• **Task statement**: Copy out, exactly and without additions, the lines from the one that contains "fruit.location = (-(low.x" to the one that contains "stem end forward.", both ends included.
[Provided records start]
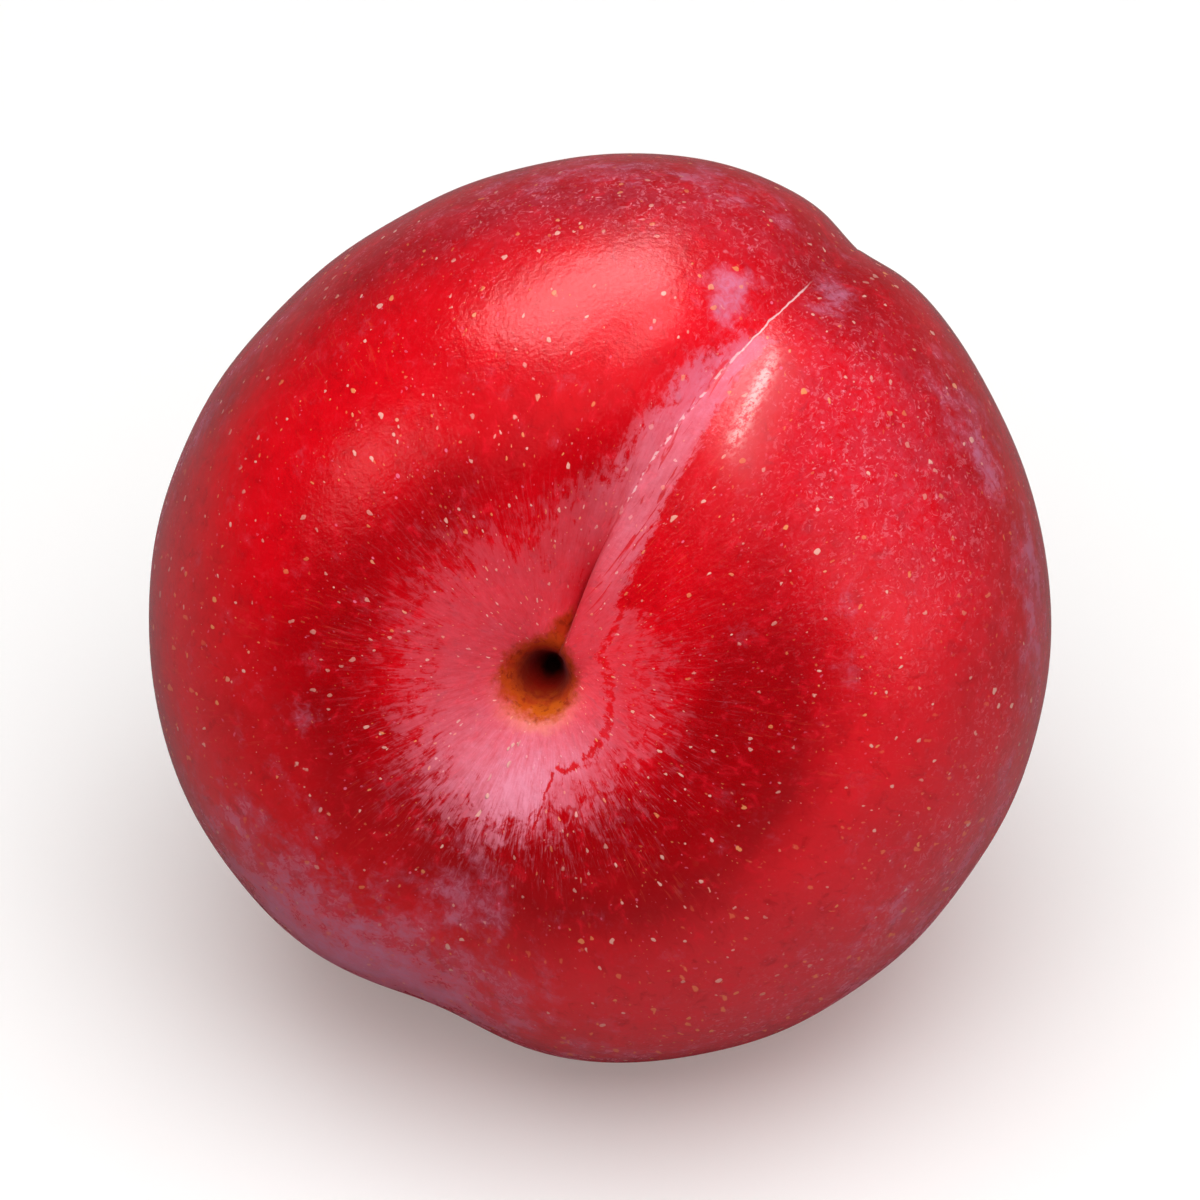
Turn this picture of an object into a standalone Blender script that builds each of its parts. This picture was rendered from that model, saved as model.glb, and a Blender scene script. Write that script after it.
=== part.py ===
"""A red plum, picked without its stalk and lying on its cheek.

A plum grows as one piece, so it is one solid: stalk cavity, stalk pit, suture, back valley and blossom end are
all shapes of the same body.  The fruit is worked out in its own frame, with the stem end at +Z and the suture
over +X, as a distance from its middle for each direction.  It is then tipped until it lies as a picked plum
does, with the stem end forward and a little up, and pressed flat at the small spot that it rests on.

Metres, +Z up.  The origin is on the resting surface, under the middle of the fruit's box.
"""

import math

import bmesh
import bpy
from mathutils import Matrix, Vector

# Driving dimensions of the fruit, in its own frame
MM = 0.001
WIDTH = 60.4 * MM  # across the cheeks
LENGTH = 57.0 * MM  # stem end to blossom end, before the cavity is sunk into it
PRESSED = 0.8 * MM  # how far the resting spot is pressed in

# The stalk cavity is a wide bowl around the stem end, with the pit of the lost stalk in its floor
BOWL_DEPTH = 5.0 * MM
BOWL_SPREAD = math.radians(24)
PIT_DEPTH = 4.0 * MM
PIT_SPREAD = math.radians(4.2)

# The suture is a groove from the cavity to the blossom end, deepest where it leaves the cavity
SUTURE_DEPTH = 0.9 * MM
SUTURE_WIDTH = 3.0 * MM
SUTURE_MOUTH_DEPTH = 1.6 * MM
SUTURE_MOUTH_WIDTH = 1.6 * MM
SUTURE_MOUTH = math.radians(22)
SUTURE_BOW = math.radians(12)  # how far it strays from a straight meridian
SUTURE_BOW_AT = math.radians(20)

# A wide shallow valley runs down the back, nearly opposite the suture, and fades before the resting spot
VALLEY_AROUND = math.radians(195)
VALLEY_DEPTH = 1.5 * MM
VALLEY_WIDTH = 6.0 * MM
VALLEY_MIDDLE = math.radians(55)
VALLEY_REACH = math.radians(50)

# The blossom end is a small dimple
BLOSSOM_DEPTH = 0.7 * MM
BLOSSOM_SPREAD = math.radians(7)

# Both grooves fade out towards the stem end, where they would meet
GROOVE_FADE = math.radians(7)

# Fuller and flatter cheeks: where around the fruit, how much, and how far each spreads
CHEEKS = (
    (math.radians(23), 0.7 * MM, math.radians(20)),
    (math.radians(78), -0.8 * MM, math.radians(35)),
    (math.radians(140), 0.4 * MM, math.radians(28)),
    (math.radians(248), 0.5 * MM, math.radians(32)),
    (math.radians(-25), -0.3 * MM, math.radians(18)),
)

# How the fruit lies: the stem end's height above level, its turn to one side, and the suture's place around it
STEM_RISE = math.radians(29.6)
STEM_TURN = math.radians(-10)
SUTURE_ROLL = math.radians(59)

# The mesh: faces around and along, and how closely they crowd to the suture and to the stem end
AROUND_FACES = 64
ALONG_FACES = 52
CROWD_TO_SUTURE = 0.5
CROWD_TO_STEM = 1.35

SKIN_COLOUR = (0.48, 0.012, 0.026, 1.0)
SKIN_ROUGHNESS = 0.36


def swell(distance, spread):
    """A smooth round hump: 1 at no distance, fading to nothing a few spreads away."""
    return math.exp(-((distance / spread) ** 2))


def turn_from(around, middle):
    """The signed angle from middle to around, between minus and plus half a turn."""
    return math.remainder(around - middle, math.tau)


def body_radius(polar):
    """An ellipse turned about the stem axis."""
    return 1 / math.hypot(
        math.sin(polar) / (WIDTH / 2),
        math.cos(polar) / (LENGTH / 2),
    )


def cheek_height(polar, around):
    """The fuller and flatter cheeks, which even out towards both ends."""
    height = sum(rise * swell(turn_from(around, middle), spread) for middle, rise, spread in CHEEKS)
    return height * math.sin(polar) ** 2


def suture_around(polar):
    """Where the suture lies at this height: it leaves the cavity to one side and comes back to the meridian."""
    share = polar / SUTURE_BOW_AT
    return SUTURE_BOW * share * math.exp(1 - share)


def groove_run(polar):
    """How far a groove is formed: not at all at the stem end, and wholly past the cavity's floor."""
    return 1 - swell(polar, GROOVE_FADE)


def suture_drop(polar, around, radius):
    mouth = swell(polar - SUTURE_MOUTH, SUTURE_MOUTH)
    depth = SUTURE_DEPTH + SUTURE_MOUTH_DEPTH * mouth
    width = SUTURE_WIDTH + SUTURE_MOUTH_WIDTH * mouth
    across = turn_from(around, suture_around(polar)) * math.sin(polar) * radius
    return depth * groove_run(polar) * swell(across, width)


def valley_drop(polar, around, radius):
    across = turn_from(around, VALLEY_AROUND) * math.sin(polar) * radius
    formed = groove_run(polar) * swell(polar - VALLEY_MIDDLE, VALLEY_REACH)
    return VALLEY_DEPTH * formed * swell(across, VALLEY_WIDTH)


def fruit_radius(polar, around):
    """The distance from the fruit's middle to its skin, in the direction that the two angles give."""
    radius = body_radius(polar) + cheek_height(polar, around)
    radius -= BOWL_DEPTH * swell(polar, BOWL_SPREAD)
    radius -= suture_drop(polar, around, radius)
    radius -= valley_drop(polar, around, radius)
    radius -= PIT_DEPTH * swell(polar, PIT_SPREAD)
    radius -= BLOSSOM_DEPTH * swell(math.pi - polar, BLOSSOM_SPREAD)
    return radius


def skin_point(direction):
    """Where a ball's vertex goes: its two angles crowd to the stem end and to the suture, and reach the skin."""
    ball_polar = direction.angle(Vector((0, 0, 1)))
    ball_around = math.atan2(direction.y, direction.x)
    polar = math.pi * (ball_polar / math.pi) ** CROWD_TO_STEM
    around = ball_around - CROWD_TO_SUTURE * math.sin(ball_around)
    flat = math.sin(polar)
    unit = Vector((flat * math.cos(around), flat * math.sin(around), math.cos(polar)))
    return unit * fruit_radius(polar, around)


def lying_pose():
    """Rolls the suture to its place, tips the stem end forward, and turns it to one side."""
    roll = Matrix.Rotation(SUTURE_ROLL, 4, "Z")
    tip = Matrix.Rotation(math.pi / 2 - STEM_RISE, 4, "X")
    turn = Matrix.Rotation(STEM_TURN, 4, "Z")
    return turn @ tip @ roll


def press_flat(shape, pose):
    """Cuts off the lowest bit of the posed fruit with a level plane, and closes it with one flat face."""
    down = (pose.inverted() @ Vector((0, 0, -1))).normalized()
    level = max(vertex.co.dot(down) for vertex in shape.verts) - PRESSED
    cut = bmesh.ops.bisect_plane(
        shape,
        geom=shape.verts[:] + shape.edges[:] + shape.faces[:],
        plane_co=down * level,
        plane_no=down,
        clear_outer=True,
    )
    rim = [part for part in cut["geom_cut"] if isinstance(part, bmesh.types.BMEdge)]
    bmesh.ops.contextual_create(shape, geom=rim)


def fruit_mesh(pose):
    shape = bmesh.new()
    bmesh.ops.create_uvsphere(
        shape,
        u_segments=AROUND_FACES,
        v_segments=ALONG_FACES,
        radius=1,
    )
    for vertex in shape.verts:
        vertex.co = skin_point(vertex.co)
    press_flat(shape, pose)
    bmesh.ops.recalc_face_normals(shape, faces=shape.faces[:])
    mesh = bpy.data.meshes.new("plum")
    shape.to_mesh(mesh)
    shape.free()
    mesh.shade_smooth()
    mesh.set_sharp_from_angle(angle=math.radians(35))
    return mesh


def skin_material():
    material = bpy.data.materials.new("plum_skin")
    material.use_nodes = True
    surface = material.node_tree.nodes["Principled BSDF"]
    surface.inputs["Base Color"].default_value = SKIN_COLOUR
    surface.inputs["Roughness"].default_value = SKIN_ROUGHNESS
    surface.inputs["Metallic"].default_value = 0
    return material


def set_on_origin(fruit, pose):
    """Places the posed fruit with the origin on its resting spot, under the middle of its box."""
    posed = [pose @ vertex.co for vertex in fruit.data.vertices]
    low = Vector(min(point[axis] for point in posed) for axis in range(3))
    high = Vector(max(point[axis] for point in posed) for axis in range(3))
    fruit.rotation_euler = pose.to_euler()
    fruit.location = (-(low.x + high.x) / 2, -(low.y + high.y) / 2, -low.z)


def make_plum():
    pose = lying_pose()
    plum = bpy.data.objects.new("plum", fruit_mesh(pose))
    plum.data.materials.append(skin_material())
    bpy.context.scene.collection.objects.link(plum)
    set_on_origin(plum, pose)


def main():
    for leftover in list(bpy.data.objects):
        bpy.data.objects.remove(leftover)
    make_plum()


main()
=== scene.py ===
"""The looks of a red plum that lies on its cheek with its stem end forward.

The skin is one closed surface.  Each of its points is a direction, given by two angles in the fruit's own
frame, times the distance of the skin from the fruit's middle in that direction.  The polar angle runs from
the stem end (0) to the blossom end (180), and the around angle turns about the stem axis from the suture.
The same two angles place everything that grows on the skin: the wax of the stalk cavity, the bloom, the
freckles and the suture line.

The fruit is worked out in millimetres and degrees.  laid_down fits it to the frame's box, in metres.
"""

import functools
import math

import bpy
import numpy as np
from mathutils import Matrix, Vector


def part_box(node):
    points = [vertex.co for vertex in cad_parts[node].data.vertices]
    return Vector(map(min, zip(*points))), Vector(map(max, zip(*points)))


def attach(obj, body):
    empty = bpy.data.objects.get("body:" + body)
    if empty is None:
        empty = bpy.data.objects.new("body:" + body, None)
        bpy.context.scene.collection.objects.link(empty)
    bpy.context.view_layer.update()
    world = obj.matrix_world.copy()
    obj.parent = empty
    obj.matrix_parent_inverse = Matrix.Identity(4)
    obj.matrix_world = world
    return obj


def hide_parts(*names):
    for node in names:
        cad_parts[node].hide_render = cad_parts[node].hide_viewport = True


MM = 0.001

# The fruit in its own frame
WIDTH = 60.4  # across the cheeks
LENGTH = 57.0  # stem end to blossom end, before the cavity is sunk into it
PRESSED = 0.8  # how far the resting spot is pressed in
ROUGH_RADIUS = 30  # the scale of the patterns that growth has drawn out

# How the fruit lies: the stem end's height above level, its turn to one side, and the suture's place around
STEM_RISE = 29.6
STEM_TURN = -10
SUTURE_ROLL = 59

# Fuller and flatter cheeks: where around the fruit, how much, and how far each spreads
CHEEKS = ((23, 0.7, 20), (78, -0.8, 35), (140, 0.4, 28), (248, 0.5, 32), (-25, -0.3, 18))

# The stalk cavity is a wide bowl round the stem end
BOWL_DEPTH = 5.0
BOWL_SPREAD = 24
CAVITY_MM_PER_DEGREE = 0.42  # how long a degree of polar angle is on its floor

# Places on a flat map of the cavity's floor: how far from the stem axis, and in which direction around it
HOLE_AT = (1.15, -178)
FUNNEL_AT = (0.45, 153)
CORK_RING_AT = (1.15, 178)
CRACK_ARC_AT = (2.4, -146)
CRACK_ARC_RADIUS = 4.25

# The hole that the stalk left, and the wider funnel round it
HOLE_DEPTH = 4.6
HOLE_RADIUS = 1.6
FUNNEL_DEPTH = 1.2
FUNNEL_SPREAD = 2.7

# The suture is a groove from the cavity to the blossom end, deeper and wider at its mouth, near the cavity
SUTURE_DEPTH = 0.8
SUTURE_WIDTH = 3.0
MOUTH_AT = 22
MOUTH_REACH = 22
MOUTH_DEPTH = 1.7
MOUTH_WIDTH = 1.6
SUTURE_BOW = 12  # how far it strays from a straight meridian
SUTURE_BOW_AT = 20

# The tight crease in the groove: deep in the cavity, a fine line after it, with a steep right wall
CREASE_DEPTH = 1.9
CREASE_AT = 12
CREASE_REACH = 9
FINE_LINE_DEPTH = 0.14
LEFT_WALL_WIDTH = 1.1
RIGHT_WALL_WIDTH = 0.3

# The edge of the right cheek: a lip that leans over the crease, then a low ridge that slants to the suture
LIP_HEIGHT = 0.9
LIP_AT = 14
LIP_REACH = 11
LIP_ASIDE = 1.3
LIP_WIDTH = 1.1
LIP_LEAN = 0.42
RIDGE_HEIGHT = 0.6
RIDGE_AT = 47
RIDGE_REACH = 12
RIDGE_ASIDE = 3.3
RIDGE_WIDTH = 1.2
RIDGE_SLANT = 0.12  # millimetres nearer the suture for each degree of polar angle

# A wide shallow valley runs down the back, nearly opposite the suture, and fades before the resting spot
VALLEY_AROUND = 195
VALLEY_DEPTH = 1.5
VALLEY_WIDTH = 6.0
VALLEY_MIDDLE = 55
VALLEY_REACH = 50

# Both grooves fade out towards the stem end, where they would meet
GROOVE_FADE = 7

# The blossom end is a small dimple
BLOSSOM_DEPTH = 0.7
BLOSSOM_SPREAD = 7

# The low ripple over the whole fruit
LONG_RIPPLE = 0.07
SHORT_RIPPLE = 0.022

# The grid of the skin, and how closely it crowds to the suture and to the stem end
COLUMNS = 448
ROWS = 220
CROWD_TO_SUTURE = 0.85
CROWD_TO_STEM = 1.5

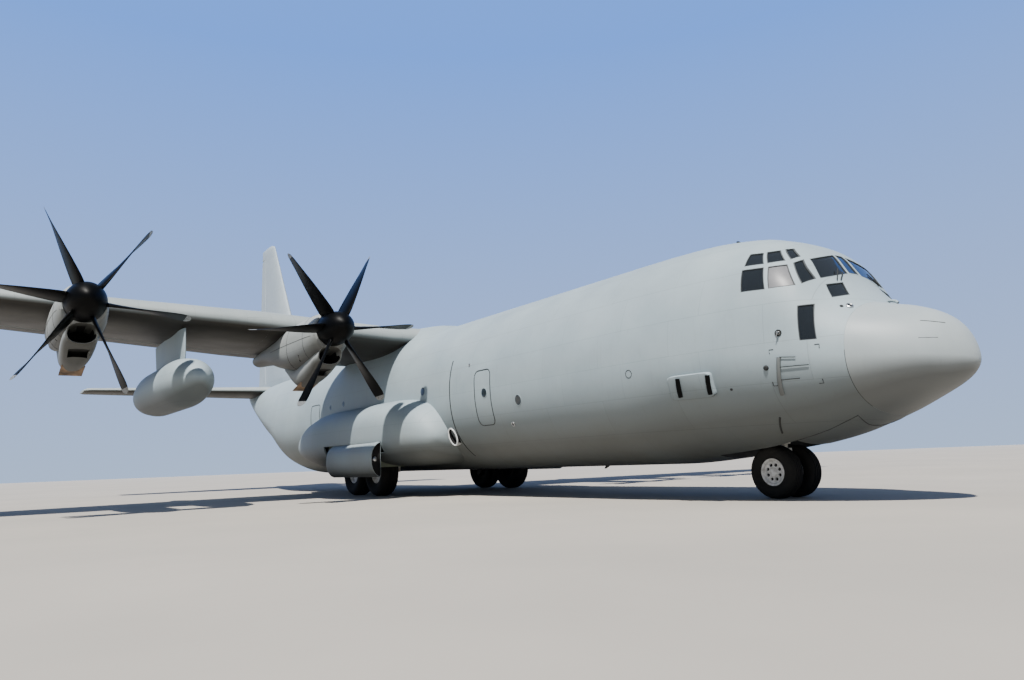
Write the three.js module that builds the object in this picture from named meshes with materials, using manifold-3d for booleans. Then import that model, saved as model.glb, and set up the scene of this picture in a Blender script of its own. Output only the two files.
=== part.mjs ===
[Provided records end]
• **Answer in full**:
    fruit.location = (-(low.x + high.x) / 2, -(low.y + high.y) / 2, -low.z)


def make_plum():
    pose = lying_pose()
    plum = bpy.data.objects.new("plum", fruit_mesh(pose))
    plum.data.materials.append(skin_material())
    bpy.context.scene.collection.objects.link(plum)
    set_on_origin(plum, pose)


def main():
    for leftover in list(bpy.data.objects):
        bpy.data.objects.remove(leftover)
    make_plum()


main()
=== scene.py ===
"""The looks of a red plum that lies on its cheek with its stem end forward.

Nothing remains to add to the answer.